12.1 Any action, Claim, or dispute related to the Agreement will be governed by Delaware law, excluding its conflicts of law provisions, and controlling U.S. federal law. The Uniform Computer Information Transactions Act will not apply to the Agreement. In any action or proceeding to enforce rights under the Agreement, the prevailing party will be entitled to recover costs and attorneys’ fees. The failure of either party to enforce any right or provision in the Agreement shall not constitute a waiver of such right or provision unless acknowledged and agreed to by such party in writing.
12.2 The Agreement and all Order(s), represent the parties’ entire understanding relating to the Services, and supersede any prior or contemporaneous, conflicting or additional communications. The exchange of a fully executed Order via online submission or electronic signature shall be sufficient to bind the parties to the Terms and Conditions of the Agreement and such Order. The Agreement may be amended only by written agreement signed by the parties. If any provision of the Agreement is held by a court of competent jurisdiction to be invalid or unenforceable, then such provision(s) shall be construed to reflect the intentions of the invalid or unenforceable provision(s), with all other provisions remaining in full force and effect.

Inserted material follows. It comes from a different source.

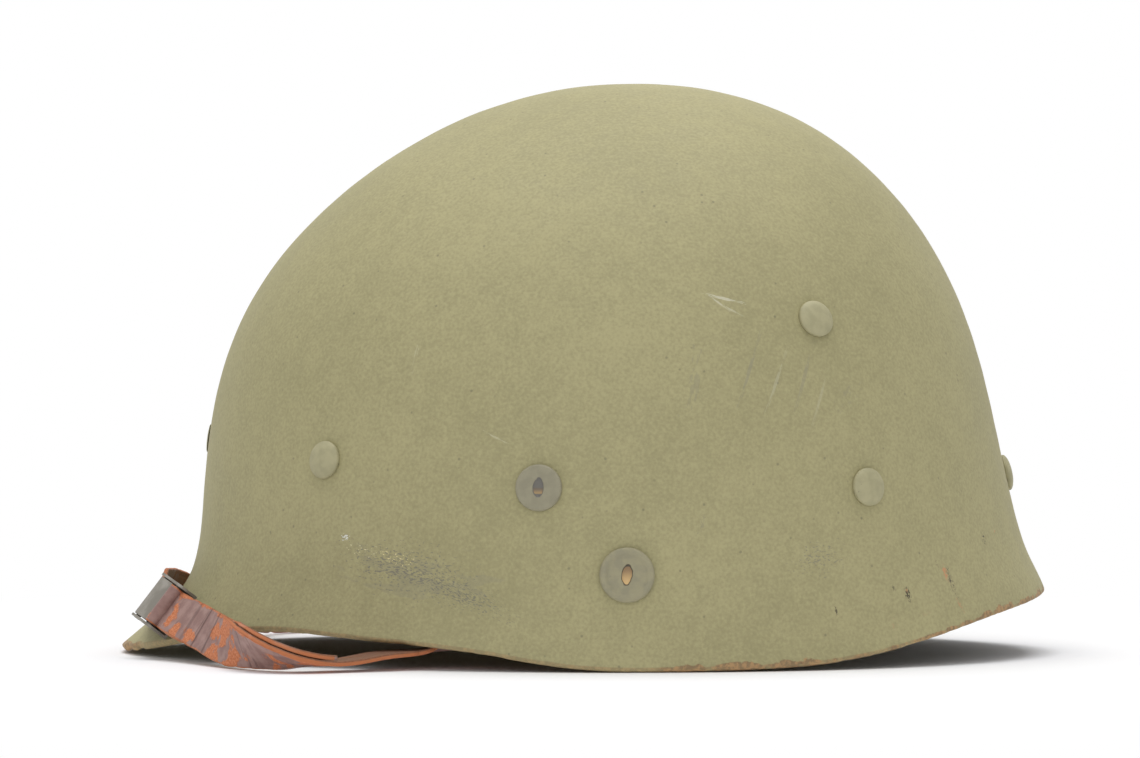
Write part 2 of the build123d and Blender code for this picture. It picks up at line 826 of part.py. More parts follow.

12.3 No joint venture, partnership, employment, or agency relationship exists between TopOPPS and Customer as a result of the Agreement or use of the Services. Neither party may assign the Agreement without the prior written approval of the other, such approval not to be unreasonably withheld or delayed, provided that such approval shall not be required in connection with a merger or acquisition of all or substantially all of TopOPPS. Any purported assignment in violation of this Section shall be void.